Why is it when we are always on such a roll our motivation slowly starts slipping out the window? By slipping I mean like an ice drop slowly starts to melt and then BANG hits the ground fast and hard.
Like dude, come back, I need you! Please don’t leave me – like the needy wifey I am.
As females we work in waves.
A cycle even.
Hit rock bottom – realise no one will drag our sorry asses out and so we pull our badass self back into the game.
Work the game – hard – full force – ain’t no one gonna mess with us.
See results, feel good – like really good – why the f*ck did we let ourselves hit rock bottom? B*ches I’m fabulous!!!
Get comfortable. More comfy than trackies, Netflix and chocolate on a Sunday.
Slowly start to let old habits kick in – One cheat meal doesn’t matter, I only missed two training sessions this week, my pants defiantly shrunk in the wash, that was a bad camera angle, my scales are out. (Seriously! #denial)
Hit rock bottom – blame events/people but after a while realise it was us. No one to blame but us.
Go back to the top and repeat the process.
Why does this happen? To everyone – I see it all the time – NO I don’t even see it I BLOODY DO IT!
Why is it so hard to stay on top – I just want to dominate the world, eat healthy, continue to grow, learn and become successful, train amazing women to reach their goals, lift weights, have a hot AF body and an awesome social life all whilst keeping my house clean and patting as many dogs as I can along the way… OH and making sure I know when I’m ovulating because the last thing I need right now is a bloody child, wait when was the last time I got my period? Was there dairy in my lunch? Remember I can’t eat dairy because it f*cks me up. Did I reply to those messages? Damn it I have to stop past the super market and get dog food I forgot to feed the dogs last night – will that make me a bad parent? What if I forget to feed my children? Shit I’ve left that load of washing in the machine for two days – did I take my supplements? Maybe I should start meditating more, that might help me sleep better, I wonder why I’m not sleeping? Am I stressed? There are people dying in the world – I’m not stressed. I need to drink more water tho – my pee is so yellow. I should really look after myself better. How long has the heater been turned on for? Our gas bill is going to be so high. I don’t think I’ve washed my hair for a week – did I do the pays this week? Man I’m tried – I must have an iron deficiency, I should really look into that. God damn it I forgot to get toilet paper while I was at the super market. Tissues it is. What did Matt ask me to do again? Sh*t I had ONE job why can’t I remember?!
There it is.
No wonder my body is like ‘bitch please’ – I feel like I need a nap now just after writing that sentence.
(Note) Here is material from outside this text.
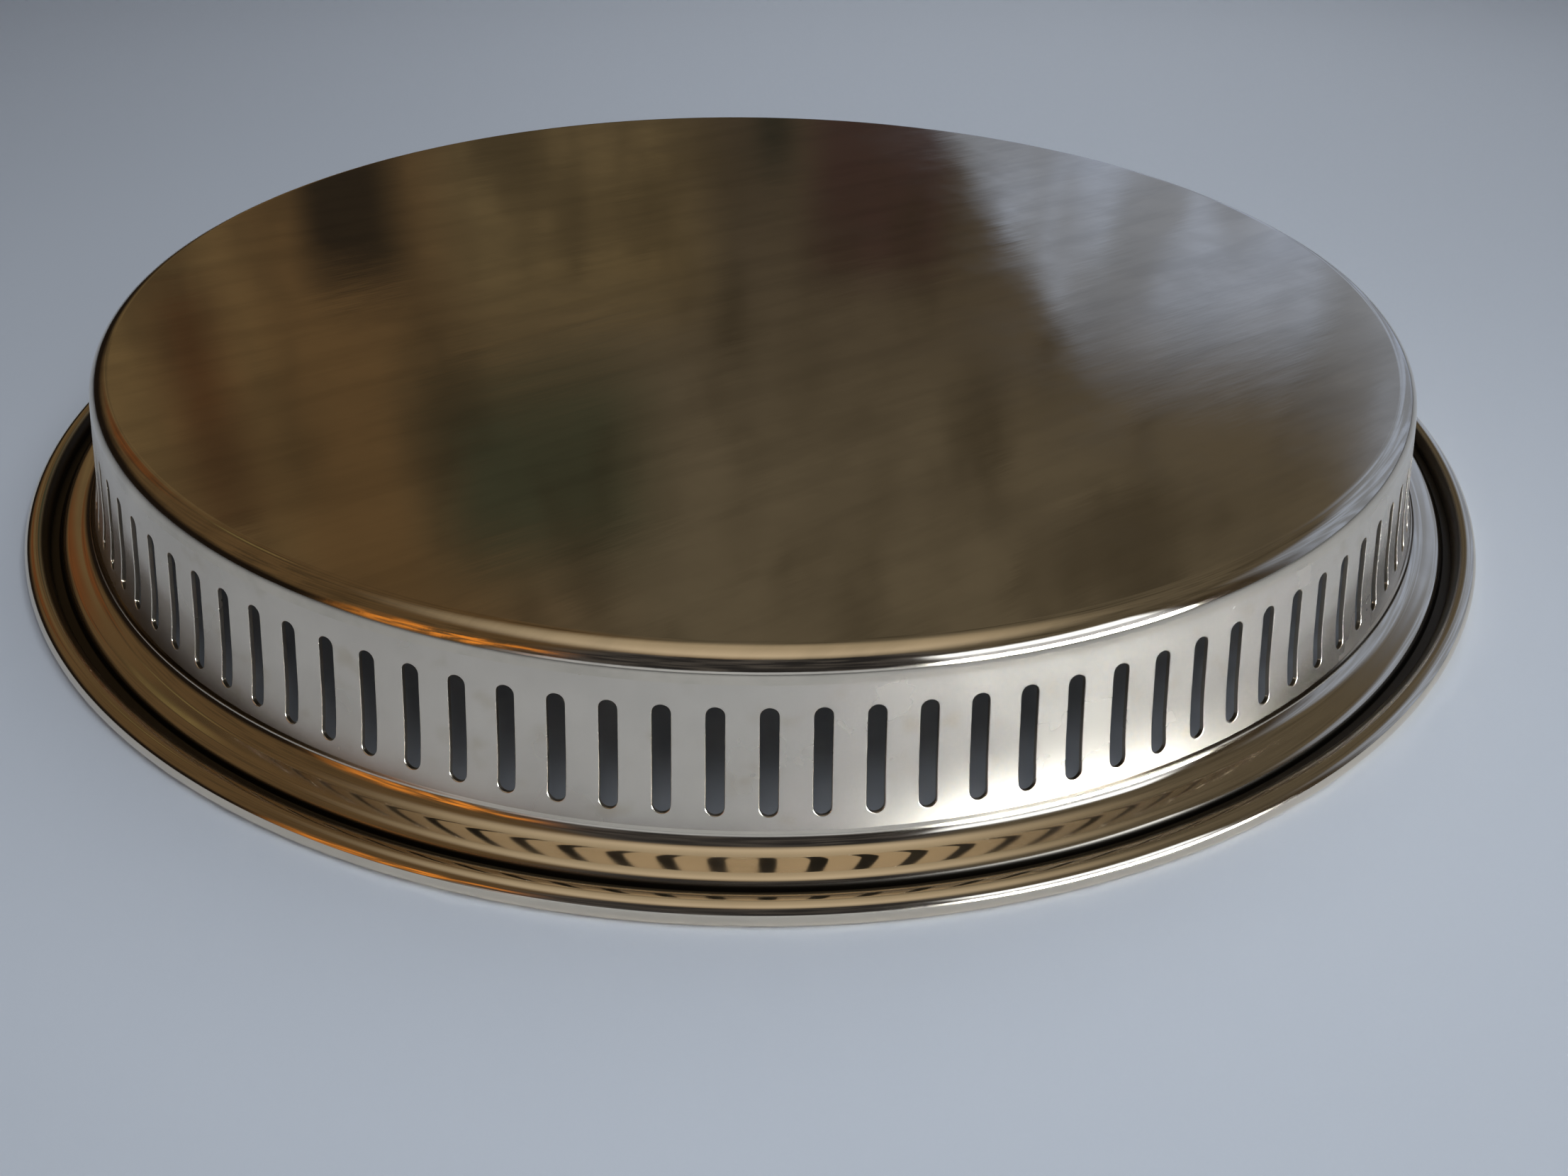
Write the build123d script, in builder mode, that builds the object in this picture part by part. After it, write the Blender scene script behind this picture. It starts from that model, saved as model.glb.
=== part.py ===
from build123d import *
import os
from math import asin, cos, degrees, radians, sin, sqrt, tan

# Round gallery tray, lying upside down: the rim's bead rests on Z = 0, the base plate is on top.
# Every section is drawn as radius (X) against height (Z) and revolved about Z. Millimetres.

# Overall size
rim_diameter = 303.5           # nominal 12 in across the bead
overall_height = 32.4
sheet = 0.8                    # sheet metal of the body

# Gallery wall: a band that flares outward from the base, with a wide cove towards the rim
wall_flare_deg = 10.2
wall_radius = 134.45           # outer face, measured at wall_radius_height
wall_radius_height = 24.6
cove_top = 15.0                # below this height the wall sweeps outward
cove_radius = 58.0
band_top = 28.0                # joint between the band and the base plate's turned edge
band_foot = 5.6                # joint between the band and the rim flange

# Piercing of the wall
slot_count = 114
slot_width = 2.65
slot_length = 17.2
slot_centre_height = 16.05

# Base plate
corner_radius = 4.1            # outside of the turned edge

# Rim flange: foot curve, gently crowned flat, roll down into a groove, and a tongue held by the bead.
# A facing is the angle above level that the outer face looks at.
foot_radius = 3.4
crest_height = 2.95
crest_facing = 87.0
crown_radius = 22.0
crown_end_facing = 82.0
roll_radius = 2.6
roll_end_facing = 30.0
groove_radius = 0.3
groove_floor = 0.95
tongue_end_radius = 148.75

# Bead: a split tube closed over a core wire, with its slit on the tongue and a flattened underside
bead_radius = 2.15
bead_centre_height = 1.55
slit_end_radius = 148.95


def outward(facing):
    """Unit vector, in radius and height, for a facing in degrees."""
    return Vector(cos(radians(facing)), sin(radians(facing)))


def wall_outside(height):
    """Point on the outer face of the wall's straight part at a height."""
    radius = wall_radius + tan(radians(wall_flare_deg)) * (wall_radius_height - height)
    return Vector(radius, height)


def into_sheet(point, facing):
    """The point on the sheet's other face."""
    return point - outward(facing) * sheet


def draw_sheet(bends, first=None, last=None):
    """Draws the closed outline of a bent sheet.

    A bend is (centre, radius, facing at its start, facing at its end), with a negative radius where the
    outer face is hollow. first and last are the pairs of points, outer and inner, that end the sheet.
    """
    faces = []
    for depth in (0, sheet):
        arcs = []
        for centre, radius, start, end in bends:
            facings = (start, (start + end) / 2, end)
            arcs.append([centre + outward(f) * (radius - depth) for f in facings])
        faces.append(arcs)
    chain = faces[0] + [arc[::-1] for arc in reversed(faces[1])]
    if last:
        chain[len(bends):len(bends)] = [[last[0]], [last[1]]]
    if first:
        chain = [[first[0]]] + chain + [[first[1]]]
    for here, following in zip(chain, chain[1:] + chain[:1]):
        if len(here) == 3:
            ThreePointArc(*here)
        if (following[0] - here[-1]).length > 1e-6:
            Line(here[-1], following[0])


# Centres of the bends, from the base plate out to the groove
corner_height = overall_height - corner_radius
corner_centre = Vector(
    wall_outside(corner_height).X - corner_radius / cos(radians(wall_flare_deg)), corner_height
)
cove_centre = wall_outside(cove_top) + outward(wall_flare_deg) * cove_radius
foot_height = crest_height + foot_radius * sin(radians(crest_facing))
foot_facing = degrees(asin((cove_centre.Y - foot_height) / (cove_radius - foot_radius)))
foot_centre = cove_centre - outward(foot_facing) * (cove_radius - foot_radius)
crown_centre = foot_centre - outward(crest_facing) * (foot_radius + crown_radius)
roll_centre = crown_centre + outward(crown_end_facing) * (crown_radius - roll_radius)
roll_end = roll_centre + outward(roll_end_facing) * roll_radius
groove_start_height = groove_floor + groove_radius * (1 - sin(radians(roll_end_facing)))
step_run = (roll_end.Y - groove_start_height) * tan(radians(roll_end_facing))
groove_centre = Vector(
    roll_end.X + step_run + groove_radius * cos(radians(roll_end_facing)), groove_floor + groove_radius
)
band_foot_facing = degrees(asin((cove_centre.Y - band_foot) / cove_radius))
band_top_outside = wall_outside(band_top)
band_top_edge = (band_top_outside, into_sheet(band_top_outside, wall_flare_deg))

# Base plate: flat disc with its edge turned down to meet the gallery band
with BuildPart() as base_plate:
    with BuildSketch(Plane.XZ):
        with BuildLine():
            draw_sheet(
                [(corner_centre, corner_radius, 90, wall_flare_deg)],
                first=(Vector(0, overall_height), Vector(0, overall_height - sheet)),
                last=band_top_edge,
            )
        make_face()
    revolve(axis=Axis.Z)

# Gallery wall: pierced strip bent to a ring, with upright round-ended slots all round
slot_planes = []
for index in range(slot_count):
    angle = radians(360 / slot_count * index - 90)             # the first slot faces -Y
    away = Vector(cos(angle), sin(angle), 0)
    slot_planes.append(Plane(
        origin=away * wall_outside(slot_centre_height).X + Vector(0, 0, slot_centre_height),
        x_dir=(-sin(angle), cos(angle), 0),
        z_dir=away * cos(radians(wall_flare_deg)) + Vector(0, 0, sin(radians(wall_flare_deg))),
    ))
with BuildPart() as gallery_wall:
    with BuildSketch(Plane.XZ):
        with BuildLine():
            draw_sheet([(cove_centre, -cove_radius, wall_flare_deg, band_foot_facing)], first=band_top_edge)
        make_face()
    revolve(axis=Axis.Z)
    with BuildSketch(*slot_planes):
        SlotOverall(slot_length, slot_width, rotation=90)
    extrude(amount=2 * sheet, both=True, mode=Mode.SUBTRACT)

# Rim flange: foot of the cove, foot curve, crowned flat, roll, groove and tongue
tongue_end = Vector(tongue_end_radius, groove_floor)
with BuildPart() as rim_flange:
    with BuildSketch(Plane.XZ):
        with BuildLine():
            draw_sheet(
                [
                    (cove_centre, -cove_radius, band_foot_facing, foot_facing),
                    (foot_centre, -foot_radius, foot_facing, crest_facing),
                    (crown_centre, crown_radius, crest_facing, crown_end_facing),
                    (roll_centre, roll_radius, crown_end_facing, roll_end_facing),
                    (groove_centre, -groove_radius, roll_end_facing, 90),
                ],
                last=(tongue_end, into_sheet(tongue_end, 90)),
            )
        make_face()
    revolve(axis=Axis.Z)

# Bead: split tube bent to a ring, open on the lower inside where it grips the tongue
bead_centre_radius = rim_diameter / 2 - bead_radius
bore_radius = bead_radius - sheet


def half_chord(circle_radius, height):
    """Half the width of a circle about the bead's centre at a height."""
    return sqrt(circle_radius ** 2 - (height - bead_centre_height) ** 2)


lip = (bead_centre_radius - half_chord(bead_radius, groove_floor), groove_floor)
crown_of_bead = (bead_centre_radius, bead_centre_height + bead_radius)
heel = (bead_centre_radius + half_chord(bead_radius, 0), 0)
bore_heel = (bead_centre_radius + half_chord(bore_radius, sheet), sheet)
bore_crown = (bead_centre_radius, bead_centre_height + bore_radius)
bore_lip = (bead_centre_radius - half_chord(bore_radius, groove_floor), groove_floor)
with BuildPart() as rim_bead:
    with BuildSketch(Plane.XZ):
        with BuildLine():
            ThreePointArc(lip, crown_of_bead, heel)
            Polyline(heel, (slit_end_radius, 0), (slit_end_radius, sheet), bore_heel)
            ThreePointArc(bore_heel, bore_crown, bore_lip)
            Line(bore_lip, lip)
        make_face()
    revolve(axis=Axis.Z)

# Core wire that the bead is closed over
wire_radius = (bore_crown[1] - sheet) / 2
with BuildPart() as edge_wire:
    with BuildSketch(Plane.XZ):
        with Locations((bead_centre_radius, sheet + wire_radius)):
            Circle(wire_radius)
    revolve(axis=Axis.Z)

os.makedirs("parts", exist_ok=True)
base_plate.part.label = "base_plate"
gallery_wall.part.label = "gallery_wall"
rim_flange.part.label = "rim_flange"
rim_bead.part.label = "rim_bead"
edge_wire.part.label = "edge_wire"
export_step(base_plate.part, "parts/base_plate.step")
export_step(gallery_wall.part, "parts/gallery_wall.step")
export_step(rim_flange.part, "parts/rim_flange.step")
export_step(rim_bead.part, "parts/rim_bead.step")
export_step(edge_wire.part, "parts/edge_wire.step")
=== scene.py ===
"""Gallery tray lying upside down on a pale floor: looks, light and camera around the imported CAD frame."""
import math

import bpy
import numpy as np
from mathutils import Matrix, Vector


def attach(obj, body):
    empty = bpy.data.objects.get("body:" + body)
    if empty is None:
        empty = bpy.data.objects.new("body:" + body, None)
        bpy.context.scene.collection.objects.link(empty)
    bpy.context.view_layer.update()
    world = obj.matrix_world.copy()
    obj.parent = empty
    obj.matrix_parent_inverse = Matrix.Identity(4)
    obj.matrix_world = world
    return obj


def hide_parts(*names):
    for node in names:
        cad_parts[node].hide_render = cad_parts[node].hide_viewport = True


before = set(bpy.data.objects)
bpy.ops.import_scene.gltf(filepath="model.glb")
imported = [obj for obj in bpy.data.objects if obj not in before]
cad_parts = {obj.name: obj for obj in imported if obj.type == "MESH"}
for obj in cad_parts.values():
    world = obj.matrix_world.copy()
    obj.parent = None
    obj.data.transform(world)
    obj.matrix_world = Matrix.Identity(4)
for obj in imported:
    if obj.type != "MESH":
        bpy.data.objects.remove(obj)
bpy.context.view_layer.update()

MM = 0.001

# ---------------------------------------------------------------------------------------------
# Sections, in millimetres: the same tray as the CAD, with smoother curves and softened edges
# ---------------------------------------------------------------------------------------------
RIM_RADIUS = 151.75
HEIGHT = 32.4
SHEET = 0.8
WALL_FLARE = math.radians(10.2)
WALL_RADIUS = 134.45
WALL_RADIUS_HEIGHT = 24.6
COVE_TOP = 15.0
COVE_RADIUS = 58.0
BAND_TOP = 28.0
BAND_FOOT = 5.6
CORNER_RADIUS = 4.1
FOOT_RADIUS = 3.4
CREST_HEIGHT = 2.95
CREST_FACING = math.radians(87)
CROWN_RADIUS = 22.0
CROWN_END_FACING = math.radians(82)
ROLL_RADIUS = 2.6
ROLL_END_FACING = math.radians(30)
GROOVE_RADIUS = 0.3
GROOVE_FLOOR = 0.95
TONGUE_END = 148.75
BEAD_RADIUS = 2.15
BEAD_CENTRE_HEIGHT = 1.55
BEAD_HEEL_RADIUS = 0.5         # softened lower outer edge of the bead
SLIT_END = 148.95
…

Is your brain bouncing around like a 3 year old child jacked up on red lollies at a birthday party?
Like a 3 year old child jacked up on lollies in a jumping castle that’s about to vomit absolutely everywhere?
YOU ARE ONE PERSON.
Seriously – one person.
It might be a simple thing like ‘eat healthy’ but the reason you fall off the wagon and loose motivation is because to your brain that’s the least fricken important thing right now.
So how do we over come vomit brain and jump out of the vicious cycle?
You know what to be completely honest I’m not entirely sure yet.
What I do know is that what ever you are doing, you’re doing a badass job at it – wether you realise it or not.
DW if you’re at rock bottom right now you’ll come back up – you got this – you don’t need ‘fixing’ you need a trophy for juggling as much as you have, for as long as you did.
It’s a fact of the cycle – you’ll pull yourself out, dust yourself off and put that crown back up on your head, you amazing human you.